ABINIT vs VASP Round 2

In the second round of ABINIT vs VASP comparison, I am using a bigger 128-atom supercell of Li2FeSiO4 with one k-point, as is customary for big supercells. Compared to the silicon supercell that was studied in round 1, this system is big enough to be able to scale well across a few nodes in a cluster. This will tell us something about the parallel scaling. These are the results using optimized settings for both VASP and ABINIT on the Matter cluster at NSC:

Speed ABINIT vs VASP for 128 atoms

The parallel scaling of ABINIT is quite remarkable. It is superlinear for 1-4 nodes, and with 16 nodes the efficiency is still above 100%. Clearly, ABINIT is superior to VASP in terms of parallel scaling.

So should we all run ABINIT and enjoy tremendous speed-ups? The astute reader will notice that I have played a trick and only showed the normalized results. The chart above does not show the actual speed, only the parallel scaling relative to a single node run. The reason is that I want to compare to ideal linear scaling. Comparing actual speed, however, reveals another picture:

Speed ABINIT vs VASP for 128 atoms

VASP is 4x faster than ABINIT, despite worse parallel scaling. It makes me wonder if I missed some setting in ABINIT that magically reduces all the data structures by half. In particular, I was expecting gamma-point only optimization options, but it does not seem to exist in ABINIT? So in order to make it at all comparable, I used the normal -DNGZhalf version of VASP. For actual calculations with the gamma-point only version, VASP would be even faster than shown here.

Parallelization settings in ABINIT

ABINIT can parallelize over k-points, spin, bands and FFTs.
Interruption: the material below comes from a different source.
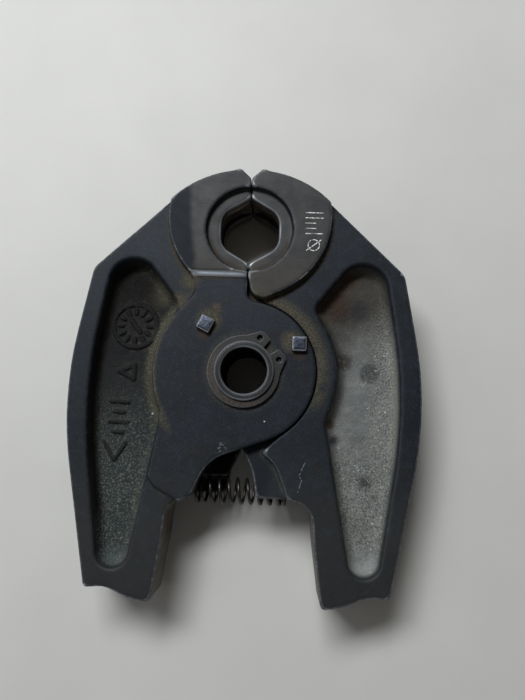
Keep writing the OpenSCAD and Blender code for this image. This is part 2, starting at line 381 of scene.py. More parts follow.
def lever():
    """Points, quads, normals and masks of the right-hand lever."""
    tri = cad_triangles("right_jaw")
    grid = Grid(*cad_box("right_jaw"))
    levels = flat_levels(tri)
    layers, pockets = [], {}
    for low, high in zip(levels, levels[1:]):
        if high - low < THIN_SLAB:
            continue
        slices = BEVEL_SLICES if max(low, -high) > CHEEK_FACE - 0.1 else 1
        cuts = np.linspace(low, high, slices + 1)
        for start, end in zip(cuts, cuts[1:]):
            found = loops(section(tri, (start + end) / 2))
            bore = [k for k in found[1:] if np.hypot(*k.mean(0)) < 1]
            layers.append((start, end, grid.outline(found[0], *bore)))
        if low <= ARM_FACE - 1 <= high:
            pockets[1] = grid.outline(found[1])
        if low <= 1 - ARM_FACE <= high:
            pockets[-1] = grid.outline(found[1])
    crisp = grid.stack(layers)
    field = blur(crisp, EDGE_ROUND)
    radius = np.hypot(grid.x[None, :], grid.y[:, None])
    room = np.clip((ROOM_RADIUS - radius) / ROOM_FADE, 0, 1) * (grid.x[None, :] > 0)
    room = room * (np.abs(grid.z) < CHEEK_FACE - 0.5)[:, None, None]
    field += (crisp - field) * room
    depth, size, seed = SKIN_LUMPS
    field += depth * np.abs(lumps(grid, size, seed)) * (np.abs(grid.z) < DIE_SKIN)[:, None, None]
    cast = sum(depth * lumps(grid, size, seed) for depth, size, seed in CAST_LUMPS)
    marks = casting_marks(grid)
    fillet = np.interp(grid.x, FILLET_SPAN, (POCKET_FILLET, OUTER_FILLET)).astype(np.float32)
    for side, outline in pockets.items():
        height = (grid.z * side)[:, None, None]
        wall = outline[None] + np.maximum(ARM_FACE - height, 0) * POCKET_DRAFT
        floor = POCKET_FLOOR - height + cast
        if side < 0:
            mark = smooth_max(marks, -floor - MARK_HEIGHT, MARK_EDGE)
            floor = smooth_max(floor, -mark, MARK_FOOT)
        pocket = smooth_max(wall + WALL_SHARE * cast, floor, fillet)
        pocket = np.where(height > 0, pocket, BAND)
        field = smooth_max(field, -pocket, POCKET_RIM)
    points, quads = skin(grid, field, np.array(levels))
    slope = np.stack([at_points(grid, g, points) for g in
                      np.gradient(field, RISE, STEP, STEP)[::-1]], 1)
    normals = slope / np.linalg.norm(slope, axis=1, keepdims=True)
    front = points[:, 2] > 0
    wall = np.where(front, at_points(grid, pockets[1][None].repeat(len(grid.z), 0), points),
                    at_points(grid, pockets[-1][None].repeat(len(grid.z), 0), points))
    marked = np.where(front, 1, at_points(grid, marks[None].repeat(len(grid.z), 0), points))
    masks = {"worn": at_points(grid, blur(field, WEAR_AND_HIGHLIGHT_REACH), points),
             "mark": np.clip(marked, -1, 1),
             "pocket": np.clip(-wall, 0, BAND) * (np.abs(points[:, 2]) < ARM_FACE - 0.2)}
    return points, quads, normals, masks


def forging(name, body, node, shape, turn):
    """One lever from the shared shape; turn holds the signs of X, Y and Z."""
    points, quads, normals, masks = shape
    piece = mesh_object(name, points * turn, quads, normals * turn)
    for mask, values in masks.items():
        layer = piece.data.attributes.new(mask, "FLOAT", "POINT")
        layer.data.foreach_set("value", values.astype(np.float32))
    return placed(piece, body, node)


# ---------- round parts, pegs and spring ----------

CHAMFER = 0.5        # on the tube's ends
TUBE_EDGE = 0.1      # rounding of the tube's edges
GROOVE = 0.5         # depth of the tube's ring grooves
RING_PLAY = 0.05     # room for a ring in its groove, on each side
RING_EDGE = 0.16     # rounding of the stamped rings
PEG_ROUND = 0.45     # of a peg's upright edges
# A peg's head: how far below its top, and the share of its full width there
PEG_HEAD = [(1.4, 1), (0.7, 0.99), (0.45, 0.96), (0.2, 0.88), (0.08, 0.8), (0.03, 0.7), (0.02, 0.5),
            (0, 0.3), (0, 0.0)]
WIRE = 1.0           # the spring's wire diameter
WIRE_SIDES = 16
SPRING_TURNS = 8.75  # between the two closed turns
TURN_STEPS = 36      # points along each turn
END_PITCH = 1.05     # of a closed turn, in wire diameters
EASE = 9             # points on each side over which a change of pitch is smoothed


def tube_quads(rows, sides, closed=False):
    """The quads between rows of points, each row a ring; closed joins the last row to the first."""
    pairs = [(i, (i + 1) % rows) for i in range(rows if closed else rows - 1)]
    return [(a * sides + j, a * sides + (j + 1) % sides, b * sides + (j + 1) % sides, b * sides + j)
            for a, b in pairs for j in range(sides)]


def lathe(name, profile, sides=160):
    """A closed profile of (radius, height) points turned round the Z axis."""
    angle = np.linspace(0, 2 * math.pi, sides, endpoint=False)
    rows = [np.stack([r * np.cos(angle), r * np.sin(angle), np.full(sides, h)], 1) for r, h in profile]
    return mesh_object(name, np.concatenate(rows), tube_quads(len(rows), sides, closed=True))


def corners_of(outline):
    """The outline without the points that lie on its straight sides."""
    a, b = outline - np.roll(outline, 1, 0), np.roll(outline, -1, 0) - outline
    turn = np.abs(a[:, 0] * b[:, 1] - a[:, 1] * b[:, 0])
    return outline[turn > 0.05 * np.linalg.norm(a, axis=1) * np.linalg.norm(b, axis=1)]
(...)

Here, it is just 1 k-point, and no spin polarization, so there are two influential parameters which affects parallelization: npbands and npfft. The general recommendation in the ABINIT manual is to use npbands = number of cores, and npftt=1 for runs of up to a few nodes, and to aim for npband >= 4*npfft for wide parallel runs. Just like NPAR needs to be optimized for VASP, different npband and npfft combinations should be tested for ABINIT. These are the values I found, and what I used to generate the comparison above:

Nodes Best combination Speed (Jobs/h)
1 npbands=8/npfft=1 0.48 |
2 npbands=8/npfft=2 1.30 |
4 npbands=8/npfft=4 3.00 |
8 npbands=8/npfft=8 5.32 |
16 npbands=8/npfft=16 10.13 |

The general rule from the manual does not hold exactly here. Using only band parallelization is optimal for a single node, but once we run across nodes in the network, we need to activate the FFT parallelization for best performance. The rule seems to be:

npbands = 8 (cores per node?)
npfft = number of compute nodes

The choice can be quite influential: with 16 nodes, npband=128/npfft=1 is almost three times slower. But please keep in mind that these settings may not be universal.